CANNES – Ottima accoglienza per A Ciambra, secondo lungometraggio del regista italo americano Jonas Carpignano presentato alla Quinzaine des Rèalisateurs che racconta di una piccola comunità Rom stanziale, la Ciambra appunto, che vive in Calabria nei pressi di Gioia Tauro. Il film arriva due anni dopo il suo esordio al lungometraggio, Mediterranea, che parlava degli immigrati africani di Rosarno, presentato alla Semaine de la Critique e vincitore del premio Best Directorial Debut of 2015 presso la National Board of Review.
Protagonista del film è Pio Amato, un ragazzino di quattordici anni che cerca di crescere più in fretta possibile: beve, fuma e segue suo fratello maggiore Cosimo da cui cerca di imparare il necessario per sopravvivere in strada seguendo le leggi della comunità Rom, estranea alle regole tradizionali e dedita al furto come modalità di sussistenza. “L’idea non era quella di raccontare genericamente la comunità Rom, ma volevo partire dalla storia di un personaggio preciso”, rivela il regista. Che per questo film, come aveva fatto già per il suo precedente, ha scelto come interpreti attori non professionisti appartenenti al mondo da raccontare. “Sono andato alla Ciambra con una vaga storia in mente e ho conosciuto Pio che mi ha subito colpito per il suo modo di fare, differente dagli altri bambini che mi vedevano quasi come un clown, mentre lui mostrava un reale interesse a conoscermi. Ho iniziato a frequentare la Ciambra per cinque anni, pensando al film che volevo fare. Mi sono avvicinato alla famiglia Amato e ho iniziato ad adattare la sceneggiatura che avevo in mente arricchendola con elementi biografici provenienti dalla loro vita reale”.

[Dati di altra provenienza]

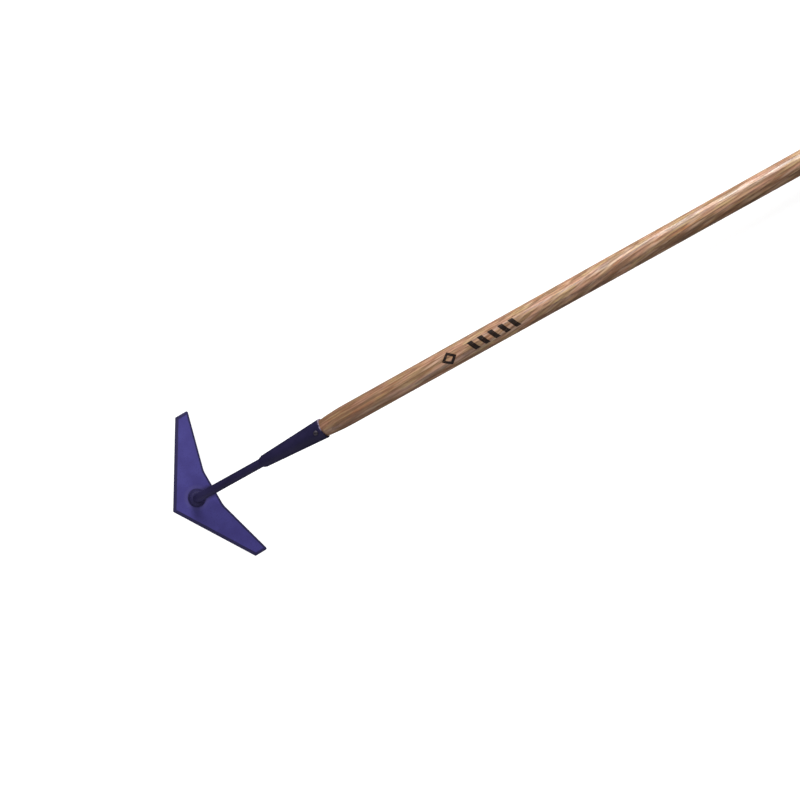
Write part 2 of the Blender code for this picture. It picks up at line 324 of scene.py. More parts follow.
# %% [markdown]
# ## Lamps
#
# The photograph's light comes from the top of the picture and lies up the handle: the handle's
# upper edge is bright and its lower edge dark, most so away from the head, and the blade's upper
# wing is paler than the lower one. Light falls off with the square of the distance, so a change
# that quick means a lamp that stands near. That is the top lamp, a globe, because a square lamp
# lights one side only and its limit would show on the floor. A small streak lamp, nearly square
# to the handle, gives the varnish its fine line of light. A low lamp before the head lifts the
# socket's end of the handle from below and only grazes the blade. The front lamp fills what is
# left, and the butt lamp lights the end that the photograph doesn't show. Each lamp was tried
# alone and the strengths were then worked out, since light from several lamps simply adds up.
# The low lamp was raised after that, for the handle's lower side, which was still too
# dark. Lamps are placed in the shaft frame, in metres.

# %% Lamps
def add_lamp(name, place, aim, size, watts):
    """A square lamp at a place in the shaft frame, facing a point in it."""
    start = shaft_frame @ Vector(place)
    facing = (shaft_frame @ Vector(aim)) - start
    bpy.ops.object.light_add(type="AREA", location=start)
    lamp = bpy.context.object
    lamp.name = name
    lamp.data.shape = "SQUARE"
    lamp.data.size = size
    lamp.data.energy = watts
    lamp.rotation_euler = facing.to_track_quat("-Z", "Y").to_euler()
    print(name, "stands", round(facing.length, 2), "m away")


bpy.ops.object.light_add(type="POINT", location=lamp_spot)
top_lamp = bpy.context.object
top_lamp.name = "top_lamp"
top_lamp.data.shadow_soft_size = 0.25
top_lamp.data.energy = 40
add_lamp("front_lamp", (-1.3, -0.6, 0.45), (0, 0, 0.3), 0.9, 1.1)
add_lamp("streak_lamp", (-1.15, 0.98, 0.3), (0, 0, 0.55), 0.3, 5.9)
add_lamp("low_lamp", (-0.5, -0.8, -0.4), (0, 0, 0.3), 1.2, 7.6)
add_lamp("butt_lamp", (-0.85, 0.7, 1.85), (0, 0, 1.3), 0.8, 6)

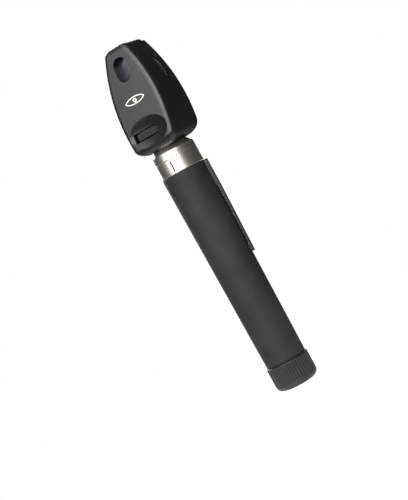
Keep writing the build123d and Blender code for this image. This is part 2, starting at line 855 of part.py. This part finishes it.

Il film, pieno di primi piani e girato in presa diretta, riesce a restituire la sensazione di autenticità del documentario, pur mantenendo sempre la struttura drammatica del racconto. “Sul set c’è poca improvvisazione , cerchiamo di seguire sempre la sceneggiatura, altrimenti rischiamo di perderci. Ma non sono un regista che ama fare molte prove, mi piace la freschezza dai miei attori”. Pio è anche uno dei pochi della comunità Rom in grado di integrarsi con gli immigrati africani della zona e ha un profondo rapporto di amicizia con uno di loro, Ayiva. “Non avevo intenzione di fare un’analisi sociologica della situazione, ma raccontare il loro rapporto, con le sue potenzialità ed i suoi limiti”.
Quando il fratello maggiore di Pio, Cosimo, viene messo in prigione, il ragazzino dovrà mantenere la famiglia in un percorso d’iniziazione alla vita adulta fatto di furti e tradimenti. “Non credo, in questo modo, di aver parlato male della comunità Rom, che amo profondamente e considero una famiglia. L’importante è mostrare il lato umano al di là degli stereotipi, cerco però di farlo evitando il buonismo a tutti i costi, la sfida è mostrare quello che sono realmente e farli amare, nonostante tutto”.
Produttore esecutivo di A Ciambra, Martin Scorsese: “E’ stato molto importante ricevere i suoi commenti sul film – rivela Carpignano – Mi ha detto alcune cose sul ritmo, sui tagli, sul suono. Ha inizialmente guardato un libro fotografico che avevo fatto sulla Ciambra, probabilmente ha anche letto la sceneggiatura del film, ne è stato colpito e ha deciso di partecipare. A me non è sembrato vero finché non siamo arrivati all’ultima fase di montaggio del film. È stato al quel punto che la sua presenza si è fatta sentire e ha sicuramente influenzato in qualche modo il risultato finale del film”.